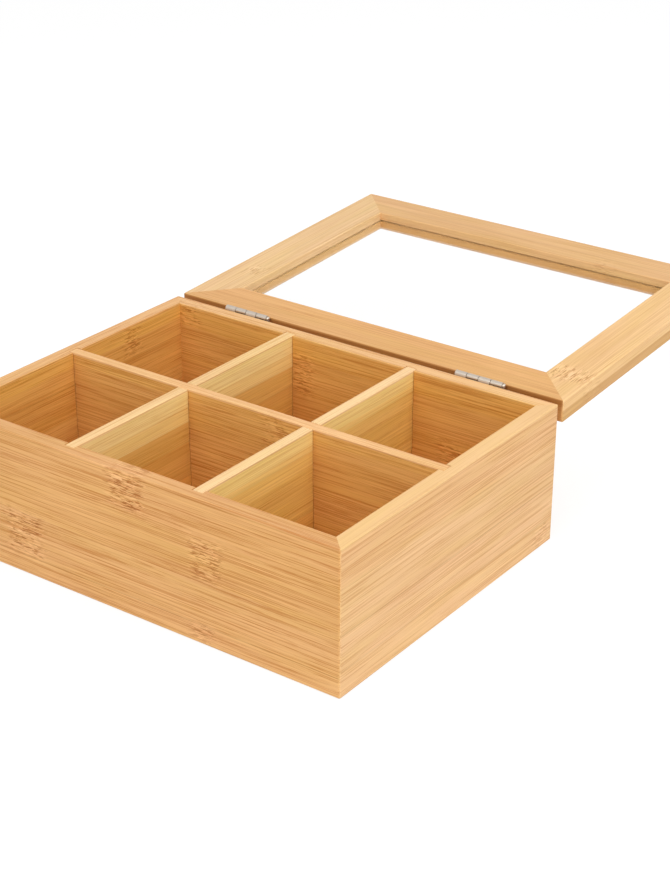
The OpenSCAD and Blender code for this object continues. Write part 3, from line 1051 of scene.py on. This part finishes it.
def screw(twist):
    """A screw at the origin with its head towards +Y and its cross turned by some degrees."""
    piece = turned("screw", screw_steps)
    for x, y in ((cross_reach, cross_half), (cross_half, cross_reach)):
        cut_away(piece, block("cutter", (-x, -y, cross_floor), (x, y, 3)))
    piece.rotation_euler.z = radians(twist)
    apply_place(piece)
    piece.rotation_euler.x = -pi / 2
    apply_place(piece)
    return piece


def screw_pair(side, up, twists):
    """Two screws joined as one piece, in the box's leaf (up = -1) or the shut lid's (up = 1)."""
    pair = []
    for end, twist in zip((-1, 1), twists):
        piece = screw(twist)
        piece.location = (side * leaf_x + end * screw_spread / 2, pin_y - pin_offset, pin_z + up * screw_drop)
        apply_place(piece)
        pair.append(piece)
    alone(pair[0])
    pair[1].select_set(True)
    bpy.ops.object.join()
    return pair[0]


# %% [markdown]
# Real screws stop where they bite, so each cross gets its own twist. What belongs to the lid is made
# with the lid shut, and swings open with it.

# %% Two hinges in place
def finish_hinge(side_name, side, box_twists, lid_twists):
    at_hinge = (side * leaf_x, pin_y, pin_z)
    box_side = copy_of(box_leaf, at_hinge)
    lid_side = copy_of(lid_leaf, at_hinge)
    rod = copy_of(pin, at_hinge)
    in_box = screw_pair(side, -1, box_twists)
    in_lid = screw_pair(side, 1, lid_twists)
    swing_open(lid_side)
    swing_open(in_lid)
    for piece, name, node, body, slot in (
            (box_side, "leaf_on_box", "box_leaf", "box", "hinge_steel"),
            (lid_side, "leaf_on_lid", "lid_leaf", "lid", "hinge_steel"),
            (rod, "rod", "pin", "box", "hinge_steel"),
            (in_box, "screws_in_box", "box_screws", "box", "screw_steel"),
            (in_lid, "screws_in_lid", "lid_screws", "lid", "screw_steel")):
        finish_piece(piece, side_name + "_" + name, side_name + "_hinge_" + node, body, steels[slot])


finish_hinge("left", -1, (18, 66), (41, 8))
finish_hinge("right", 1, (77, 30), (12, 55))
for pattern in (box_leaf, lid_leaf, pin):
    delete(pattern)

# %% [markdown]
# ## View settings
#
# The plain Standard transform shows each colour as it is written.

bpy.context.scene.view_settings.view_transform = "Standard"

■ ■ ■ ■ ■ ■ ■

__EXERCISE__
Write out the material from the first line to the last, exactly.

__TASK RESULT__
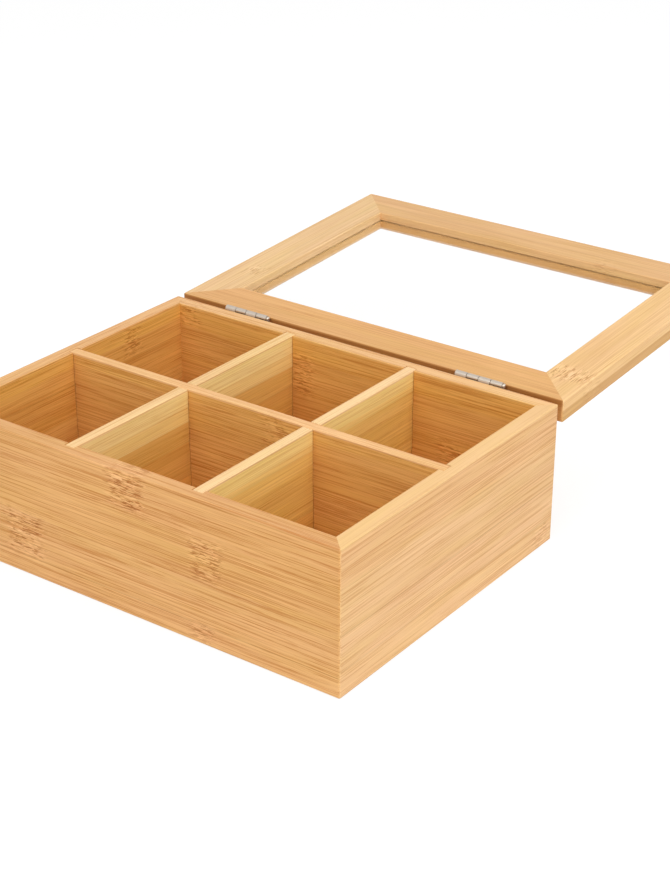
The OpenSCAD and Blender code for this object continues. Write part 3, from line 1051 of scene.py on. This part finishes it.
def screw(twist):
    """A screw at the origin with its head towards +Y and its cross turned by some degrees."""
    piece = turned("screw", screw_steps)
    for x, y in ((cross_reach, cross_half), (cross_half, cross_reach)):
        cut_away(piece, block("cutter", (-x, -y, cross_floor), (x, y, 3)))
    piece.rotation_euler.z = radians(twist)
    apply_place(piece)
    piece.rotation_euler.x = -pi / 2
    apply_place(piece)
    return piece


def screw_pair(side, up, twists):
    """Two screws joined as one piece, in the box's leaf (up = -1) or the shut lid's (up = 1)."""
    pair = []
    for end, twist in zip((-1, 1), twists):
        piece = screw(twist)
        piece.location = (side * leaf_x + end * screw_spread / 2, pin_y - pin_offset, pin_z + up * screw_drop)
        apply_place(piece)
        pair.append(piece)
    alone(pair[0])
    pair[1].select_set(True)
    bpy.ops.object.join()
    return pair[0]


# %% [markdown]
# Real screws stop where they bite, so each cross gets its own twist. What belongs to the lid is made
# with the lid shut, and swings open with it.

# %% Two hinges in place
def finish_hinge(side_name, side, box_twists, lid_twists):
    at_hinge = (side * leaf_x, pin_y, pin_z)
    box_side = copy_of(box_leaf, at_hinge)
    lid_side = copy_of(lid_leaf, at_hinge)
    rod = copy_of(pin, at_hinge)
    in_box = screw_pair(side, -1, box_twists)
    in_lid = screw_pair(side, 1, lid_twists)
    swing_open(lid_side)
    swing_open(in_lid)
    for piece, name, node, body, slot in (
            (box_side, "leaf_on_box", "box_leaf", "box", "hinge_steel"),
            (lid_side, "leaf_on_lid", "lid_leaf", "lid", "hinge_steel"),
            (rod, "rod", "pin", "box", "hinge_steel"),
            (in_box, "screws_in_box", "box_screws", "box", "screw_steel"),
            (in_lid, "screws_in_lid", "lid_screws", "lid", "screw_steel")):
        finish_piece(piece, side_name + "_" + name, side_name + "_hinge_" + node, body, steels[slot])


finish_hinge("left", -1, (18, 66), (41, 8))
finish_hinge("right", 1, (77, 30), (12, 55))
for pattern in (box_leaf, lid_leaf, pin):
    delete(pattern)

# %% [markdown]
# ## View settings
#
# The plain Standard transform shows each colour as it is written.

bpy.context.scene.view_settings.view_transform = "Standard"